As I said, the report suggested the option to consider amending the Equal Opportunity Act. I stand here in this parliament as the legacy of someone who started equal opportunity in this state, the Hon. David Tonkin, who was brought up by a single mother. When he was in opposition, he introduced equal opportunity legislation for the first time in Australia. To the credit of Don Dunstan, when he came into office he perpetuated that into legislation, and I am the beneficiary of some of his advice and counsel.

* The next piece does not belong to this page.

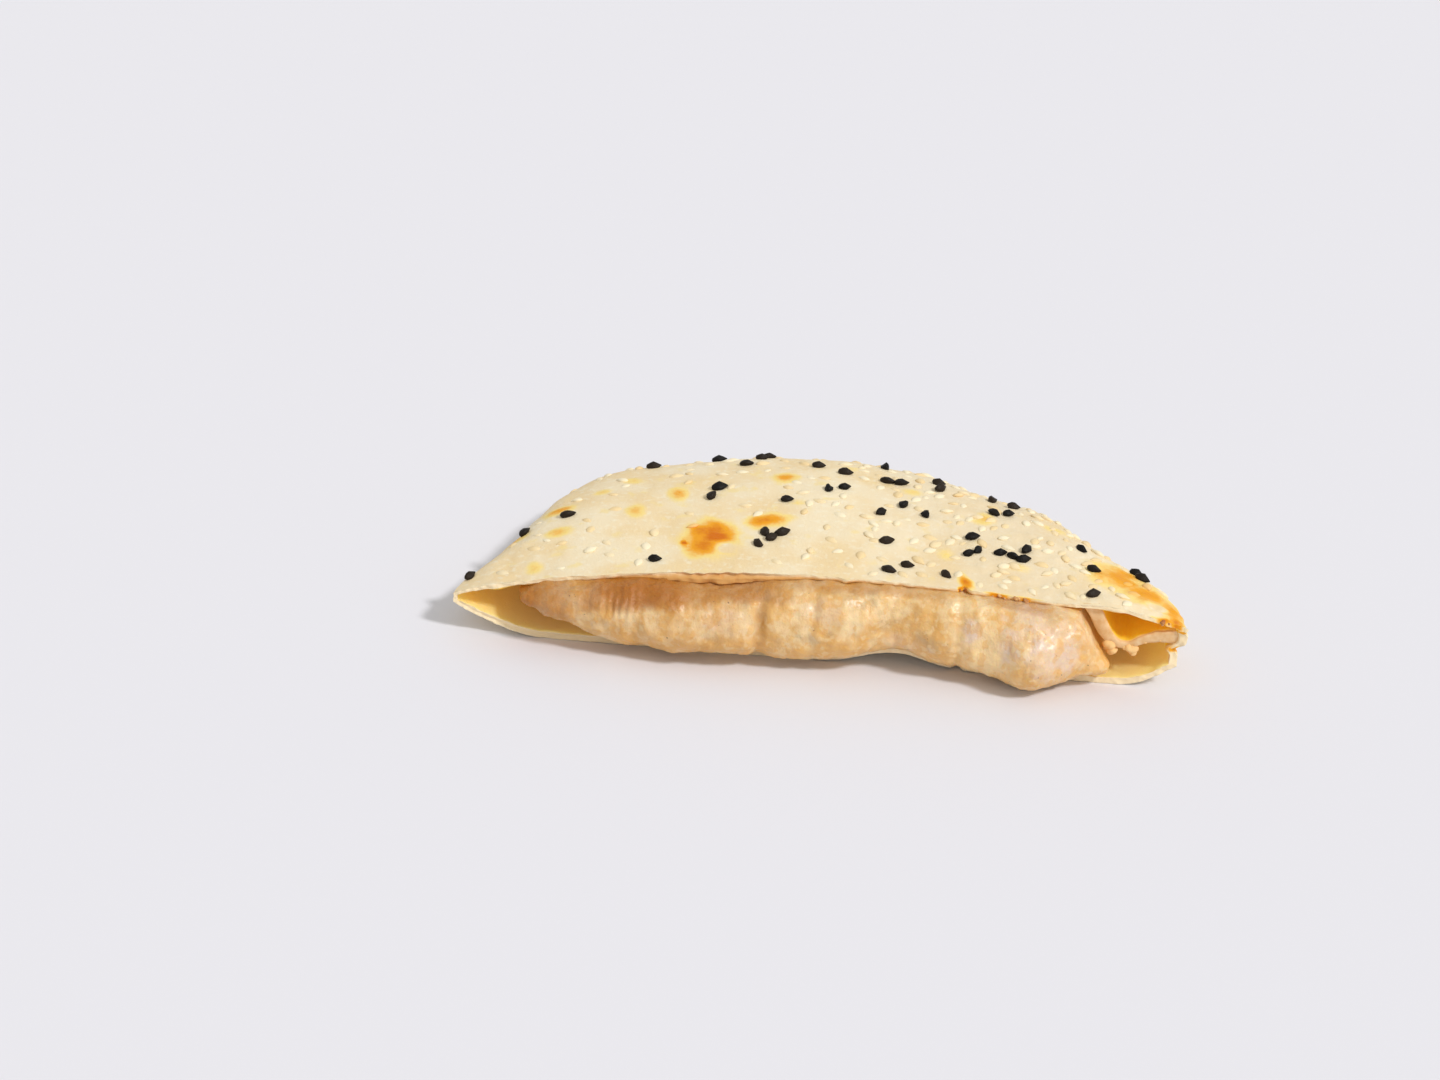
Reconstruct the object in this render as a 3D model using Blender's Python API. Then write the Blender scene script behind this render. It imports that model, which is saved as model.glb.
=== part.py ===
"""Half of a round flatbread filled with tahini paste, cut straight across its middle.

The cut runs along X and faces -Y, the baked rim curves away behind it towards +Y, and Z is up.
Two sheets of dough are sealed at the rim. The paste between them bulges out of the cut.
The shape functions work in millimetres, measured from the middle of the cut's lower edge.
"""

import math
import random

import bmesh
import bpy
from mathutils import Matrix, Vector

# Sizes of the whole half, in millimetres
MM = 0.001
HALF_CHORD = 75.0
DEPTH = 71.7
PEAK_X = 5.0
PEAK_HEIGHT = 19.7
END_INSET = 0.12

# A hill is its height, its middle along X and its half width. A negative height is a dip.
# The rim seen from above, as shares of its depth
LEFT_PINCH = 0.46
LEFT_PINCH_FROM = -54.0
LEFT_PINCH_TO = -73.0
LEFT_SHOULDER = (0.075, -46.0, 9.0)
RIGHT_PINCH = (0.15, 60.0, 9.0)
RIGHT_DIP = (0.06, 34.0, 12.0)
RIM_WAVE = 0.004
RIM_WAVE_RATE = 0.33

# The rim seen from the side
REAR_RIM_HEIGHT = 4.8
RIM_CLIMB_POWER = 10
LEFT_TIP_HEIGHT = 7.9
LEFT_TIP_THICKNESS = 2.2
RIGHT_TIP_TOP = 14.2
RIGHT_TIP_BOTTOM = 5.3
RIGHT_TUCK = 1.5
TUCK_FROM = 64.0
TUCK_ABOVE = 11.0
TUCK_BELOW = 8.0

# The top sheet: its edge at the cut, its dome, how it falls to the rim, and its lifted corner
CUT_CURVE_POWER = 1.8
CUT_CURVE_FULLNESS = 0.8
DOME_RISE = 1.0
DIMPLE = 0.35
DIMPLE_RATE = 0.13
DIMPLE_TURN = 5.0
FALL_POWER = 4.6
FALL_POWER_LOST_AT_CORNERS = 3.0
FALL_FULLNESS = 0.62
FLAP = (1.2, 60.0, 8.0)
FLAP_REACH = 12.0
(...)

I applaud all the initiatives that are raised by the opposition, in particular that of the mover of this bill. I know that she has a personal commitment to try to expose weaknesses in our laws and to do all she can to protect women and children in these circumstances. We have had a look at the bill. It is not in a form that I think is going to provide protection. I think there is a weakness in the provision as to those who are to be excluded, particularly the attempt that is made to exclude perpetrators from being able to get access to this. For example, if they were claiming discrimination in the workplace because they were identified as a recipient of an intervention order, an employer might say, 'We do not want you here anymore. You are obviously somebody who is not consistent with what we want in the workplace because you beat up your wife.'

These are the sorts of things we have to work through and look at carefully. But if we are going to deal with victims of crime, is it just going to be dealing largely with women in the workplace or is it going to be all victims of crime? Do victims of crime include a young person who does not get a shift anymore at the local McDonald's because she has been a victim in that circumstance by virtue of being exposed to family violence in her family household? These are examples we have to look at. I do not question the merit, the passion and the personal commitment of the mover. I think the bill in its current form is ill-advised. We have a lot of work to do in this area. I indicate that the government will be opposing the bill.